原来,就在我被劫去后差不多两个月的时候,齐齐接到家里的电话,是妈妈打来的。之前凡是家里的电话,齐齐都把我的事情给瞒下了,就说我出差了。但那次妈妈心情颇为焦急,又打不通我的手机,所以跟齐齐通着通着话就忍不住哭出声来,齐齐当时正为我的事忧心不已,一听妈妈的哭声,家里似乎出了什么大事,竟然也忍不住哭了起来,婆媳两个抱着电话千里之外,不约而同的痛哭起来。

最后还是一家之长的爷爷接过了话筒,跟齐齐讲了一下情况。

原来,就在当时,不知道是从哪里传出的谣言,说我们李家乃是太平天国忠王李秀成的后人,当初天京攻陷,李秀成负责保着幼主洪天贵富(有点拗口)出逃,却不幸被捕,但负责攻城的曾国藩声称在诺大的天京并没有找到太平天国的宝藏。

那太平天国的宝藏去了哪里呢,谣言说因为当时幼主还只是个屁事不懂得孩子,所以都被李秀成给藏了起来,李秀成被捕之前就给子孙留下了藏宝图,而我们家就是李秀成的后代,我们家就有藏宝图。

这个消息本属于空穴来风,但周围七乡八镇的痞子混混们却都跟中了邪似的,一个个趋之若鹜。

结果弄得我们一家鸡飞狗跳、不得安静。

窗户也被人砸了,狗也被人毒死了,鸡也被人偷了,半夜三更不是有人爬墙就是向院子里扔石头。

有几个胆大被爷爷和爸爸胖揍了一顿,可还有大批的人不知道死活的往我们家凑,弄得四邻八舍都不得安生。

我爷爷他们出面澄清,四处辟谣,但仍然不顶用。
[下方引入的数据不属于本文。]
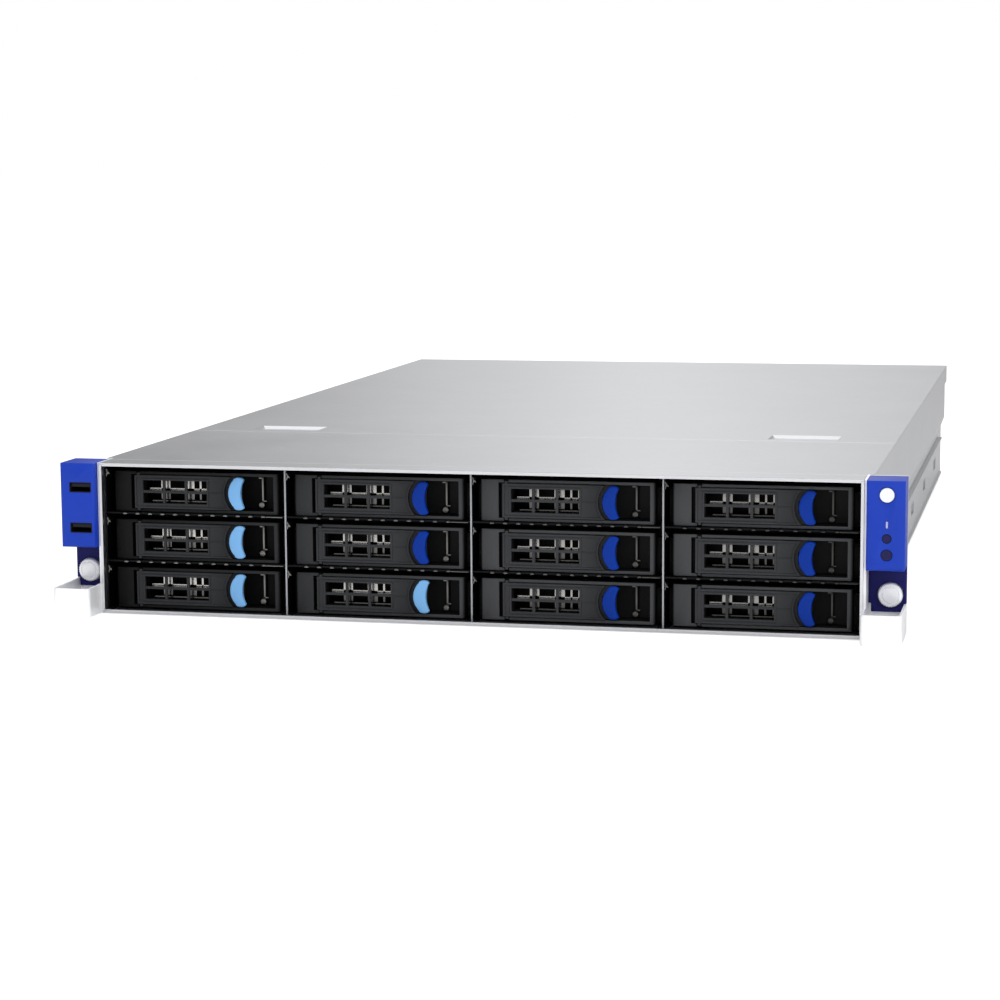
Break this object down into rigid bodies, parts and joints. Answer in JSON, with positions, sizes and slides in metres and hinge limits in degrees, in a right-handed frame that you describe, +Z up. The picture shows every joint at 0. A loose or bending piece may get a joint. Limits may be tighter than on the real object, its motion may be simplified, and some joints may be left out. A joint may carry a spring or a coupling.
{
  "type": "2u rack server",
  "caption": "Rack server two units high: steel chassis with sliding cover, hot-swap front drive carriers with swing levers, rack ears with pull handles and hot-swap power supplies.",
  "frame": {"origin": "centre of the bounding box at the level of the chassis floor", "axes": "+X along the front, to the right as seen from the front; +Y from the front towards the rear; +Z up"},
  "size_m": [0.4826, 0.792, 0.0875],
  "materials": {
    "galvanised_steel": "satin",
    "plated_steel": "satin",
    "blue_plastic": "satin",
    "light_blue_plastic": "gloss",
    "deep_blue_plastic": "gloss",
    "tray_plastic": "matte",
    "dark_plastic": "matte",
    "silver_plastic": "satin",
    "socket_black": "satin",
    "circuit_board": "satin",
    "aluminium_fins": "satin",
    "supply_case": "satin"
  },
  "bodies": {
    "chassis": {"chassis_base": "galvanised_steel", "drive_cage": "galvanised_steel", "front_top_panel": "galvanised_steel", "ear_bracket_left": "plated_steel", "ear_bracket_right": "plated_steel", "ear_bezel_left": "blue_plastic", "ear_bezel_right": "blue_plastic", "usb_ports": "socket_black", "slide_rails": "galvanised_steel", "backplane": "circuit_board", "fan_wall": "galvanised_steel", "motherboard": "circuit_board", "heat_sinks": "aluminium_fins"},
    "top_cover": {"top_cover": "galvanised_steel"},
    "thumbscrew_left": {"thumbscrew_left": "plated_steel"},
    "thumbscrew_right": {"thumbscrew_right": "plated_steel"},
    "power_button": {"power_button": "silver_plastic"},
    "reset_button": {"reset_button": "dark_plastic"},
    "locate_button": {"locate_button": "dark_plastic"},
    "fan_rotor_1": {"fan_rotor_1": "dark_plastic"},
    "fan_rotor_2": {"fan_rotor_2": "dark_plastic"},
    "fan_rotor_3": {"fan_rotor_3": "dark_plastic"},
    "power_supply_1": {"power_supply_1": "supply_case"},
    "power_supply_2": {"power_supply_2": "supply_case"},
    "carrier_r1_c1": {"carrier_r1_c1": "tray_plastic"},
    "lever_r1_c1": {"lever_r1_c1": "tray_plastic"},
    "release_r1_c1": {"release_r1_c1": "light_blue_plastic"},
    "carrier_r1_c2": {"carrier_r1_c2": "tray_plastic"},
    "lever_r1_c2": {"lever_r1_c2": "tray_plastic"},
    "release_r1_c2": {"release_r1_c2": "deep_blue_plastic"},
    "carrier_r1_c3": {"carrier_r1_c3": "tray_plastic"},
    "lever_r1_c3": {"lever_r1_c3": "tray_plastic"},
    "release_r1_c3": {"release_r1_c3": "deep_blue_plastic"},
    "carrier_r1_c4": {"carrier_r1_c4": "tray_plastic"},
    "lever_r1_c4": {"lever_r1_c4": "tray_plastic"},
    "release_r1_c4": {"release_r1_c4": "deep_blue_plastic"},
    "carrier_r2_c1": {"carrier_r2_c1": "tray_plastic"},
    "lever_r2_c1": {"lever_r2_c1": "tray_plastic"},
    "release_r2_c1": {"release_r2_c1": "light_blue_plastic"},
    "carrier_r2_c2": {"carrier_r2_c2": "tray_plastic"},
    "lever_r2_c2": {"lever_r2_c2": "tray_plastic"},
    "release_r2_c2": {"release_r2_c2": "deep_blue_plastic"},
    "carrier_r2_c3": {"carrier_r2_c3": "tray_plastic"},
    "lever_r2_c3": {"lever_r2_c3": "tray_plastic"},
    "release_r2_c3": {"release_r2_c3": "deep_blue_plastic"},
    "carrier_r2_c4": {"carrier_r2_c4": "tray_plastic"},
    "lever_r2_c4": {"lever_r2_c4": "tray_plastic"},
    "release_r2_c4": {"release_r2_c4": "deep_blue_plastic"},
    "carrier_r3_c1": {"carrier_r3_c1": "tray_plastic"},
    "lever_r3_c1": {"lever_r3_c1": "tray_plastic"},
    "release_r3_c1": {"release_r3_c1": "light_blue_plastic"},
    "carrier_r3_c2": {"carrier_r3_c2": "tray_plastic"},
    "lever_r3_c2": {"lever_r3_c2": "tray_plastic"},
    "release_r3_c2": {"release_r3_c2": "light_blue_plastic"},
    "carrier_r3_c3": {"carrier_r3_c3": "tray_plastic"},
    "lever_r3_c3": {"lever_r3_c3": "tray_plastic"},
    "release_r3_c3": {"release_r3_c3": "deep_blue_plastic"},
    "carrier_r3_c4": {"carrier_r3_c4": "tray_plastic"},
    "lever_r3_c4": {"lever_r3_c4": "tray_plastic"},
    "release_r3_c4": {"release_r3_c4": "deep_blue_plastic"}
  },
  "joints": [
    {"name": "top_cover_slide", "type": "slide", "parent": "chassis", "child": "top_cover", "axis": [0, 1, 0], "range_m": [0, 0.02]},
    {"name": "thumbscrew_left_turn", "type": "hinge", "parent": "chassis", "child": "thumbscrew_left", "pos_m": [-0.23255, -0.356, 0.0222], "axis": [0, 1, 0], "continuous": true},
    {"name": "thumbscrew_right_turn", "type": "hinge", "parent": "chassis", "child": "thumbscrew_right", "pos_m": [0.23255, -0.356, 0.0222], "axis": [0, 1, 0], "continuous": true},
    {"name": "power_button_press", "type": "slide", "parent": "chassis", "child": "power_button", "axis": [0, 1, 0], "range_m": [0, 0.001], "stiffness_N_per_m": 600},
    {"name": "reset_button_press", "type": "slide", "parent": "chassis", "child": "reset_button", "axis": [0, 1, 0], "range_m": [0, 0.0008], "stiffness_N_per_m": 600},
    {"name": "locate_button_press", "type": "slide", "parent": "chassis", "child": "locate_button", "axis": [0, 1, 0], "range_m": [0, 0.0008], "stiffness_N_per_m": 600},
    {"name": "fan_rotor_1_spin", "type": "hinge", "parent": "chassis", "child": "fan_rotor_1", "pos_m": [-0.14, -0.15, 0.0422], "axis": [0, 1, 0], "continuous": true},
    {"name": "fan_rotor_2_spin", "type": "hinge", "parent": "chassis", "child": "fan_rotor_2", "pos_m": [0, -0.15, 0.0422], "axis": [0, 1, 0], "continuous": true},
    {"name": "fan_rotor_3_spin", "type": "hinge", "parent": "chassis", "child": "fan_rotor_3", "pos_m": [0.14, -0.15, 0.0422], "axis": [0, 1, 0], "continuous": true},
    {"name": "power_supply_1_slide", "type": "slide", "parent": "chassis", "child": "power_supply_1", "axis": [0, 1, 0], "range_m": [0, 0.24]},
    {"name": "power_supply_2_slide", "type": "slide", "parent": "chassis", "child": "power_supply_2", "axis": [0, 1, 0], "range_m": [0, 0.24]},
    {"name": "carrier_r1_c1_slide", "type": "slide", "parent": "chassis", "child": "carrier_r1_c1", "axis": [0, -1, 0], "range_m": [0, 0.16]},
    {"name": "lever_r1_c1_swing", "type": "hinge", "parent": "carrier_r1_c1", "child": "lever_r1_c1", "pos_m": [-0.1978, -0.3677, 0.0704], "axis": [0, 0, -1], "range_deg": [0, 60]},
    {"name": "release_r1_c1_push", "type": "slide", "parent": "lever_r1_c1", "child": "release_r1_c1", "axis": [-1, 0, 0], "range_m": [0, 0.002], "stiffness_N_per_m": 300},
    {"name": "carrier_r1_c2_slide", "type": "slide", "parent": "chassis", "child": "carrier_r1_c2", "axis": [0, -1, 0], "range_m": [0, 0.16]},
    {"name": "lever_r1_c2_swing", "type": "hinge", "parent": "carrier_r1_c2", "child": "lever_r1_c2", "pos_m": [-0.089, -0.3677, 0.0704], "axis": [0, 0, -1], "range_deg": [0, 60]},
    {"name": "release_r1_c2_push", "type": "slide", "parent": "lever_r1_c2", "child": "release_r1_c2", "axis": [-1, 0, 0], "range_m": [0, 0.002], "stiffness_N_per_m": 300},
    {"name": "carrier_r1_c3_slide", "type": "slide", "parent": "chassis", "child": "carrier_r1_c3", "axis": [0, -1, 0], "range_m": [0, 0.16]},
    {"name": "lever_r1_c3_swing", "type": "hinge", "parent": "carrier_r1_c3", "child": "lever_r1_c3", "pos_m": [0.0198, -0.3677, 0.0704], "axis": [0, 0, -1], "range_deg": [0, 60]},
    {"name": "release_r1_c3_push", "type": "slide", "parent": "lever_r1_c3", "child": "release_r1_c3", "axis": [-1, 0, 0], "range_m": [0, 0.002], "stiffness_N_per_m": 300},
    {"name": "carrier_r1_c4_slide", "type": "slide", "parent": "chassis", "child": "carrier_r1_c4", "axis": [0, -1, 0], "range_m": [0, 0.16]},
    {"name": "lever_r1_c4_swing", "type": "hinge", "parent": "carrier_r1_c4", "child": "lever_r1_c4", "pos_m": [0.1286, -0.3677, 0.0704], "axis": [0, 0, -1], "range_deg": [0, 60]},
    {"name": "release_r1_c4_push", "type": "slide", "parent": "lever_r1_c4", "child": "release_r1_c4", "axis": [-1, 0, 0], "range_m": [0, 0.002], "stiffness_N_per_m": 300},
    {"name": "carrier_r2_c1_slide", "type": "slide", "parent": "chassis", "child": "carrier_r2_c1", "axis": [0, -1, 0], "range_m": [0, 0.16]},
    {"name": "lever_r2_c1_swing", "type": "hinge", "parent": "carrier_r2_c1", "child": "lever_r2_c1", "pos_m": [-0.1978, -0.3677, 0.0423], "axis": [0, 0, -1], "range_deg": [0, 60]},
    {"name": "release_r2_c1_push", "type": "slide", "parent": "lever_r2_c1", "child": "release_r2_c1", "axis": [-1, 0, 0], "range_m": [0, 0.002], "stiffness_N_per_m": 300},
    {"name": "carrier_r2_c2_slide", "type": "slide", "parent": "chassis", "child": "carrier_r2_c2", "axis": [0, -1, 0], "range_m": [0, 0.16]},
    {"name": "lever_r2_c2_swing", "type": "hinge", "parent": "carrier_r2_c2", "child": "lever_r2_c2", "pos_m": [-0.089, -0.3677, 0.0423], "axis": [0, 0, -1], "range_deg": [0, 60]},
    {"name": "release_r2_c2_push", "type": "slide", "parent": "lever_r2_c2", "child": "release_r2_c2", "axis": [-1, 0, 0], "range_m": [0, 0.002], "stiffness_N_per_m": 300},
    {"name": "carrier_r2_c3_slide", "type": "slide", "parent": "chassis", "child": "carrier_r2_c3", "axis": [0, -1, 0], "range_m": [0, 0.16]},
    {"name": "lever_r2_c3_swing", "type": "hinge", "parent": "carrier_r2_c3", "child": "lever_r2_c3", "pos_m": [0.0198, -0.3677, 0.0423], "axis": [0, 0, -1], "range_deg": [0, 60]},
    {"name": "release_r2_c3_push", "type": "slide", "parent": "lever_r2_c3", "child": "release_r2_c3", "axis": [-1, 0, 0], "range_m": [0, 0.002], "stiffness_N_per_m": 300},
    {"name": "carrier_r2_c4_slide", "type": "slide", "parent": "chassis", "child": "carrier_r2_c4", "axis": [0, -1, 0], "range_m": [0, 0.16]},
    {"name": "lever_r2_c4_swing", "type": "hinge", "parent": "carrier_r2_c4", "child": "lever_r2_c4", "pos_m": [0.1286, -0.3677, 0.0423], "axis": [0, 0, -1], "range_deg": [0, 60]},
    {"name": "release_r2_c4_push", "type": "slide", "parent": "lever_r2_c4", "child": "release_r2_c4", "axis": [-1, 0, 0], "range_m": [0, 0.002], "stiffness_N_per_m": 300},
    {"name": "carrier_r3_c1_slide", "type": "slide", "parent": "chassis", "child": "carrier_r3_c1", "axis": [0, -1, 0], "range_m": [0, 0.16]},
    {"name": "lever_r3_c1_swing", "type": "hinge", "parent": "carrier_r3_c1", "child": "lever_r3_c1", "pos_m": [-0.1978, -0.3677, 0.0142], "axis": [0, 0, -1], "range_deg": [0, 60]},
    {"name": "release_r3_c1_push", "type": "slide", "parent": "lever_r3_c1", "child": "release_r3_c1", "axis": [-1, 0, 0], "range_m": [0, 0.002], "stiffness_N_per_m": 300},
    {"name": "carrier_r3_c2_slide", "type": "slide", "parent": "chassis", "child": "carrier_r3_c2", "axis": [0, -1, 0], "range_m": [0, 0.16]},
    {"name": "lever_r3_c2_swing", "type": "hinge", "parent": "carrier_r3_c2", "child": "lever_r3_c2", "pos_m": [-0.089, -0.3677, 0.0142], "axis": [0, 0, -1], "range_deg": [0, 60]},
    {"name": "release_r3_c2_push", "type": "slide", "parent": "lever_r3_c2", "child": "release_r3_c2", "axis": [-1, 0, 0], "range_m": [0, 0.002], "stiffness_N_per_m": 300},
    {"name": "carrier_r3_c3_slide", "type": "slide", "parent": "chassis", "child": "carrier_r3_c3", "axis": [0, -1, 0], "range_m": [0, 0.16]},
    {"name": "lever_r3_c3_swing", "type": "hinge", "parent": "carrier_r3_c3", "child": "lever_r3_c3", "pos_m": [0.0198, -0.3677, 0.0142], "axis": [0, 0, -1], "range_deg": [0, 60]},
    {"name": "release_r3_c3_push", "type": "slide", "parent": "lever_r3_c3", "child": "release_r3_c3", "axis": [-1, 0, 0], "range_m": [0, 0.002], "stiffness_N_per_m": 300},
    {"name": "carrier_r3_c4_slide", "type": "slide", "parent": "chassis", "child": "carrier_r3_c4", "axis": [0, -1, 0], "range_m": [0, 0.16]},
    {"name": "lever_r3_c4_swing", "type": "hinge", "parent": "carrier_r3_c4", "child": "lever_r3_c4", "pos_m": [0.1286, -0.3677, 0.0142], "axis": [0, 0, -1], "range_deg": [0, 60]},
    {"name": "release_r3_c4_push", "type": "slide", "parent": "lever_r3_c4", "child": "release_r3_c4", "axis": [-1, 0, 0], "range_m": [0, 0.002], "stiffness_N_per_m": 300}
  ]
}
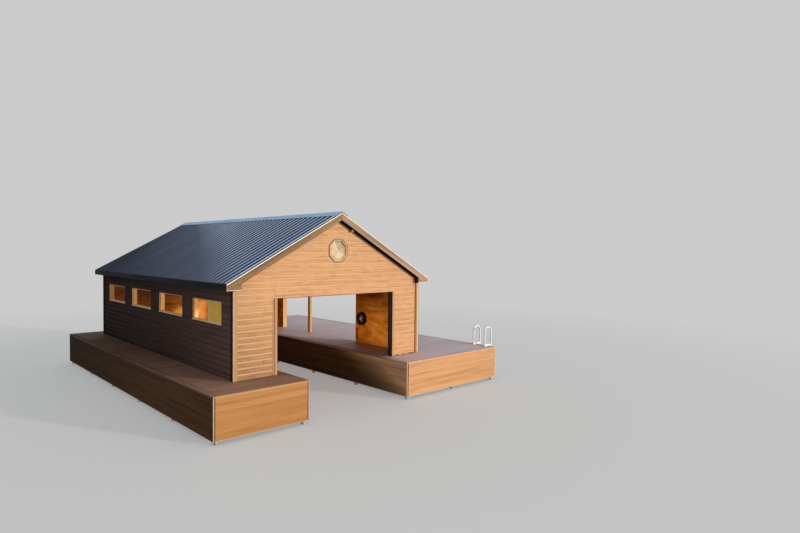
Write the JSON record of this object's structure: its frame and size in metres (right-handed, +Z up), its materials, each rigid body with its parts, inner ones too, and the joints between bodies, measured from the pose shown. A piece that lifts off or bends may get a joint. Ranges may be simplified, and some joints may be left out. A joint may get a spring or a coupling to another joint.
{
  "type": "boathouse with a U-shaped dock",
  "caption": "Timber boathouse on a U-shaped dock: a slip runs in under the front gable, with a ribbed metal gable roof, a row of side windows and a side opening.",
  "frame": {"origin": "middle of the whole outline in plan, at the level of the pile feet", "axes": "+X to the right along the front gable, +Y from the front to the back, +Z up"},
  "size_m": [9.601, 11.37, 5.0758],
  "materials": {
    "deck_boards": "weathered composite deck boards, mauve-grey brown",
    "frame_timber": "sawn softwood framing",
    "pile_steel": "galvanised steel pipe",
    "skirt_boards": "stained wood-grain boards, orange tan",
    "skirt_trim": "pale corner strip",
    "siding_tan": "horizontal siding, tan stain",
    "siding_dark": "horizontal siding, very dark brown stain",
    "trim_tan": "tan trim boards",
    "liner_black": "satin black",
    "plywood": "varnished plywood, warm orange",
    "pine": "clear-finished pine",
    "window_pane": "clear glass",
    "octagon_white": "pale window frame",
    "roof_metal": "ribbed sheet, charcoal with a blue sheen",
    "rake_brown": "grey-brown composite board",
    "fascia_black": "near-black metal",
    "soffit_dark": "dark vented soffit",
    "ladder_metal": "pale aluminium tube",
    "lamp_beige": "beige enamel",
    "reel_black": "black plastic"
  },
  "bodies": {
    "root": {"deck_left": "deck_boards", "deck_right": "deck_boards", "deck_rear": "deck_boards", "beams": "frame_timber", "joists": "frame_timber", "rafters": "frame_timber", "ridge_board": "frame_timber", "tie_beams": "frame_timber", "roof_sheathing": "frame_timber", "piles": "pile_steel", "skirt_front_left": "skirt_boards", "skirt_front_right": "skirt_boards", "skirt_left": "skirt_boards", "skirt_right": "skirt_boards", "skirt_back": "skirt_boards", "slip_skirts": "skirt_boards", "skirt_corner_trims": "skirt_trim", "front_wall_left": "siding_tan", "front_wall_right": "siding_tan", "front_gable": "siding_tan", "back_wall": "siding_tan", "left_wall_lower": "siding_dark", "left_wall_piers": "siding_dark", "left_wall_upper": "siding_dark", "right_wall_front": "siding_dark", "right_wall_rear": "siding_dark", "right_wall_header": "siding_dark", "corner_boards": "trim_tan", "opening_trim": "trim_tan", "opening_liners": "liner_black", "front_lining": "plywood", "left_lining": "plywood", "right_lining": "plywood", "back_lining": "plywood", "window_casings": "pine", "side_opening_post": "pine", "window_glass": "window_pane", "octagon_frame": "octagon_white", "metal_roof_left": "roof_metal", "metal_roof_right": "roof_metal", "ridge_cap": "roof_metal", "rake_boards": "rake_brown", "eave_fascias": "fascia_black", "soffits": "soffit_dark", "ladder_rails": "ladder_metal", "ladder_rungs": "ladder_metal", "gable_lamp": "lamp_beige", "wall_reel": "reel_black"}
  },
  "joints": []
}
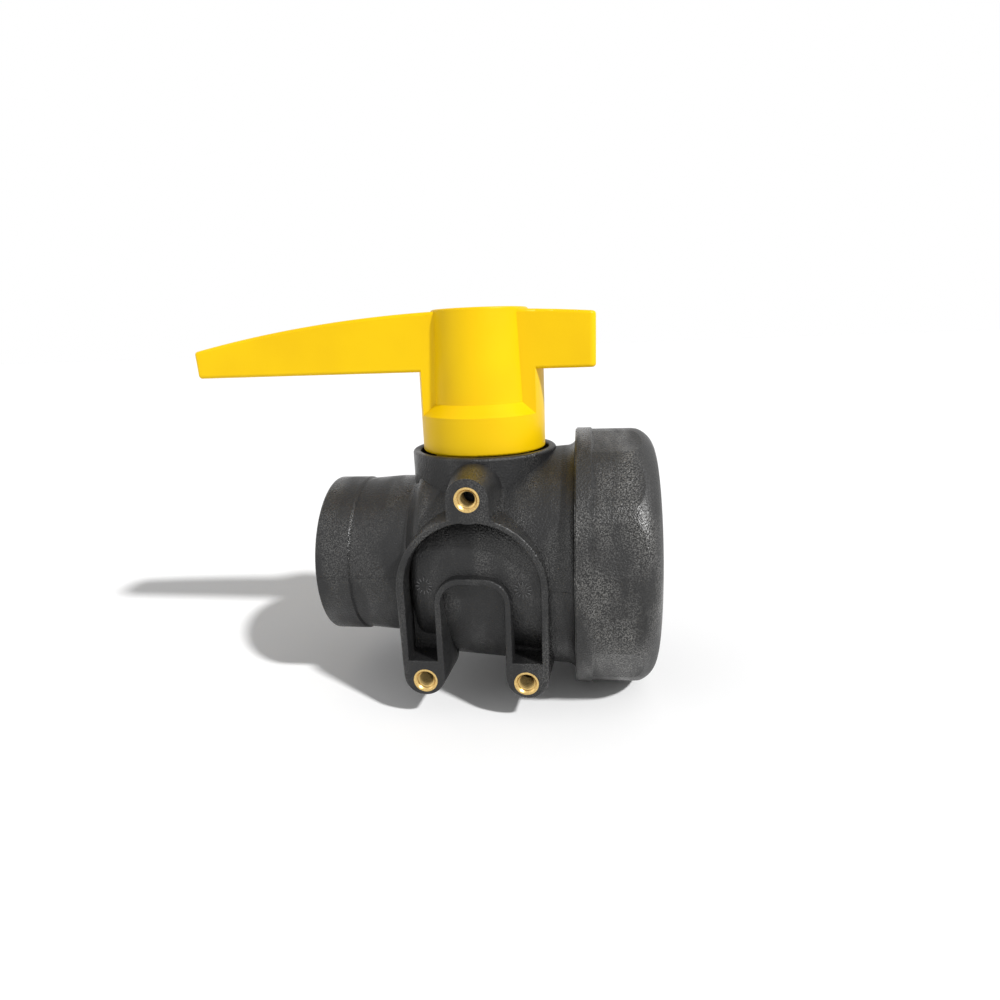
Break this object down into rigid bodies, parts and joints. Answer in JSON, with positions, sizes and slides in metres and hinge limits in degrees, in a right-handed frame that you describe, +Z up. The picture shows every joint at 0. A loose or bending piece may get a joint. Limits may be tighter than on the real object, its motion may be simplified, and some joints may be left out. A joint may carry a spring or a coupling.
{
  "type": "ball valve",
  "caption": "Black plastic tank outlet ball valve with yellow lever handle, swivelling union nut, female threaded outlet and front mounting plate with brass inserts.",
  "frame": {"origin": "centre of the ball, where the flow axis and the stem axis cross", "axes": "+X along the flow axis towards the tank and the union nut, +Z up the stem to the handle, -Y towards the mounting plate's face"},
  "size_m": [0.1689, 0.0956, 0.1394],
  "materials": {
    "body_plastic": "textured glass-filled black",
    "connector_plastic": "smooth black",
    "nut_plastic": "textured glass-filled black",
    "gasket_rubber": "matt black rubber",
    "ball_plastic": "polished black plastic",
    "stem_plastic": "machined black plastic",
    "handle_yellow": "glossy yellow plastic",
    "screw_steel": "stainless steel",
    "washer_steel": "stainless steel",
    "seat_ptfe": "white PTFE",
    "oring_rubber": "black rubber",
    "insert_brass": "turned brass"
  },
  "bodies": {
    "valve": {"valve_body": "body_plastic", "end_connector": "connector_plastic", "connector_oring": "oring_rubber", "seat_outlet": "seat_ptfe", "seat_tank": "seat_ptfe", "seat_oring_outlet": "oring_rubber", "seat_oring_tank": "oring_rubber", "tank_gasket": "gasket_rubber", "insert_top": "insert_brass", "insert_left": "insert_brass", "insert_right": "insert_brass"},
    "rotor": {"handle": "handle_yellow", "handle_screw": "screw_steel", "handle_washer": "washer_steel", "stem": "stem_plastic", "ball": "ball_plastic", "stem_oring_lower": "oring_rubber", "stem_oring_upper": "oring_rubber", "thrust_washer": "seat_ptfe"},
    "nut": {"union_nut": "nut_plastic"}
  },
  "joints": [
    {"name": "handle_turn", "type": "hinge", "parent": "valve", "child": "rotor", "pos_m": [0, 0, 0], "axis": [0, 0, 1], "range_deg": [-90, 0]},
    {"name": "nut_spin", "type": "hinge", "parent": "valve", "child": "nut", "pos_m": [0.05, 0, 0], "axis": [1, 0, 0], "continuous": true}
  ]
}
因为我同学朋友中颇有几个有能耐的,家里人忍了好久,迫不得已这才找我想办法,而我却又在那时被掳了去。

齐齐当时听完爷爷的话,差一点坚持不住晕过去,真是屋漏偏逢连夜雨,一波未平一波又起。

好在齐齐也是国安局出来的人,见过大世面的,口中忙不迭的答应爷爷,心里却没敢透露半句关于我的消息。

之后齐齐一方面着急我的事,另一方面又四处联系我的一干朋友,希望能解老家的燃眉之急。虽然几个哥们都答应帮忙,可惜远水解不了近渴,没等他们行动,我就被王汉他们给救回来了。

等我住进医院的当天,齐齐才含着泪将我的事打电话告诉了爷爷和爸爸,至于奶奶和妈妈,她压根儿就没敢跟她们说。

爷爷听完齐齐的话,当时长叹了一口气,吩咐齐齐,家里的事情先不要告诉我,等我彻底恢复了再说,于是这件事就这样拖到了现在。

我自然是不可能责怪齐齐这么晚才让我知道,因为我心里清楚,这个一向娇羞可人的小女子,也就是我的妻子,在过去的几个月里经历了怎样的痛苦、承受了多少压力。

但现在事情我既然知道了,而我的身体也已恢复如初,自然就不会对家里的事再坐视不理。

我已然暗下决心,这次回老家与这帮小痞子决不善罢甘休。

此事既已心有定论,我便又拨通了杨聪的电话。